Power Allocation Optimization for Energy-Efficient Massive MIMO Aided Multi-Pair Decode-and-Forward Relay Systems

Abstract

We investigate power allocation optimization for global energy efficiency (GEE) maximization in the massive multiple-input multiple-output technique aided multi-pair one-way decode-and-forward relay systems. Assuming that the minimum mean-square error channel estimator and zero-forcing transceivers are employed at the relay, we first derive an accurate closed-form expression of the GEE of this complex system. Based on our analytical results, a non-convex power allocation optimization problem with the objective of GEE maximization is formulated under specific quality-of-service (QoS) and transmit power constraints.

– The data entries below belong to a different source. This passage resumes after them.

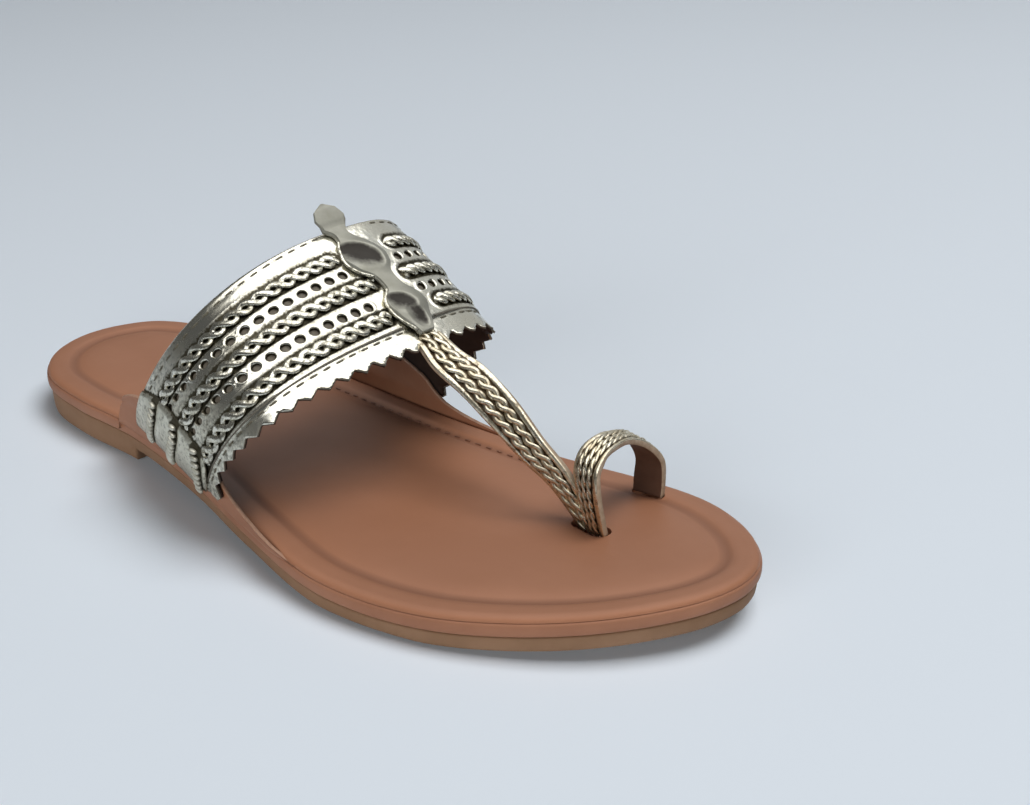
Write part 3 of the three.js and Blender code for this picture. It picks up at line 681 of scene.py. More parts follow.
def grown(name, guide, tree, settings, key):
    """The plain mesh that a tree makes from a guide; the guide and its modifier are removed."""
    modifier = guide.modifiers.new("grow", "NODES")
    modifier.node_group = tree
    for identifier, value in settings.items():
        modifier[identifier] = value
    bpy.context.view_layer.update()
    evaluated = guide.evaluated_get(bpy.context.evaluated_depsgraph_get())
    mesh = bpy.data.meshes.new_from_object(evaluated)
    guide.modifiers.remove(modifier)
    bpy.data.objects.remove(guide)
    mesh.name = name
    for extra in ("face_up", "along"):
        if extra in mesh.attributes:
            mesh.attributes.remove(mesh.attributes[extra])
    mesh.materials.clear()
    mesh.materials.append(FINISHES[key])
    mesh.polygons.foreach_set("material_index", np.zeros(len(mesh.polygons), np.int32))
    piece = bpy.data.objects.new(name, mesh)
    bpy.context.scene.collection.objects.link(piece)
    return face_outwards(piece)


def cords(name, lines, ups, width, thickness, sides=8, key="gold_cord"):
    """Flattened cords along lines of points, in millimetres."""
    guide = guide_mesh(name + "_guide", lines, {"face_up": ups})
    settings = {
        CORD_INPUTS["Width"]: width * MM, CORD_INPUTS["Thickness"]: thickness * MM,
        CORD_INPUTS["Sides"]: sides, CORD_INPUTS["Finish"]: FINISHES[key],
    }
    return grown(name, guide, cord_tree, settings, key)


def row_of(name, shape, points, ups, alongs, key):
    """One copy of a shape on each point, its Z outwards and its X along the row."""
    guide = guide_mesh(name + "_guide", [points], {"face_up": [ups], "along": [alongs]})
    settings = {ROW_INPUTS["Shape"]: shape, ROW_INPUTS["Finish"]: FINISHES[key]}
    return grown(name, guide, row_tree, settings, key)


def capsule(name, length, width, height, around=6, rings=5):
    """A small lozenge with rounded ends, long in X, used for stitches, rungs and dots."""
    u = np.linspace(0, math.pi, rings + 2)[1:-1]
    v = np.linspace(0, 2 * math.pi, around, endpoint=False)
    x = -np.cos(u)[:, None] * length / 2 + 0 * v
    full = np.sin(u)[:, None] ** 0.55
    y = full * np.cos(v) * width / 2
    z = full * np.sin(v) * height / 2
    body = np.stack([x, y, z], -1).reshape(-1, 3)
    ends = np.array([[-length / 2, 0, 0], [length / 2, 0, 0]])
    points = np.vstack([body, ends]) * MM
    faces = [tuple(f) for f in grid_faces(rings, around, closed_columns=True)]
    first, last = rings * around, rings * around + 1
    top = (rings - 1) * around
    faces += [(first, (k + 1) % around, k) for k in range(around)]
    faces += [(last, top + k, top + (k + 1) % around) for k in range(around)]
    mesh = bpy.data.meshes.new(name)
    mesh.from_pydata(points.tolist(), [], [tuple(int(i) for i in f) for f in faces])
    return bpy.data.objects.new(name, mesh)


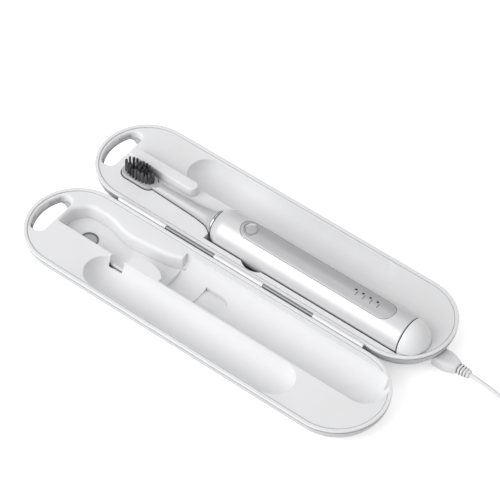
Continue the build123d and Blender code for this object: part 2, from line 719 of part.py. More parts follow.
with BuildPart() as lid_tray:
    add(on_lid(tray_common.part))
    add(under_deck(lid_pocket_skin.part, on_lid(shell_room)))
    add(on_lid(trough_tool), mode=Mode.SUBTRACT)
    add(handle_pocket.part, mode=Mode.SUBTRACT)
    add(prism(head_pocket_plan(), LID_HEAD_Z, RIM_Z), mode=Mode.SUBTRACT)
    add(pocket_roll.part, mode=Mode.SUBTRACT)
    with BuildSketch(Plane.XY.offset(BUTTON_POCKET_Z)):
        add(button_pocket(0))
    extrude(amount=3.0, mode=Mode.SUBTRACT)
    with BuildSketch(Plane.XY.offset(NOTCH_Z)):
        with Locations(((NOTCH_X[0] + NOTCH_X[1]) / 2, HINGE_Y - 37.0)):
            RectangleRounded(NOTCH_X[1] - NOTCH_X[0], 8.0, 1.2)
    extrude(amount=RIM_Z, mode=Mode.SUBTRACT)
    with BuildSketch(Plane.XY):
        with Locations((LAMP_X, LAMP_Y)):
            Circle(LAMP_R)
    extrude(amount=RIM_Z, mode=Mode.SUBTRACT)
    for step in (-1, 1):
        with BuildSketch(across(step * HINGE_SEGMENT - HINGE_SEGMENT / 2)):
            with Locations((HINGE_Y - 4.4, SHELL_TOP + LEAF_THICK)):
                Rectangle(3.0, 1.0)
        extrude(amount=HINGE_SEGMENT, mode=Mode.SUBTRACT)
finish(lid_tray, "lid_tray")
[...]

To solve this challenging problem, the successive convex approximation technique is invoked to transform the original optimization problem into a concave fractional programming problem, which is then efficiently solved by Dinkelbach’s method and by the Charnes–Cooper transformation-based method. In addition, as a special case, the GEE maximization problem under the assumption of using the equal power allocation strategy at both the source users and the relay is also considered. Simulation results demonstrate the accuracy of our analytical results and the effectiveness of the proposed algorithms. Furthermore, the impact of several important system parameters (i.e., the QoS constraint, the transmit power constraints at both the source users and the relay, as well as the quality of channel estimation) on the maximum GEE achieved by the proposed algorithms is also illustrated.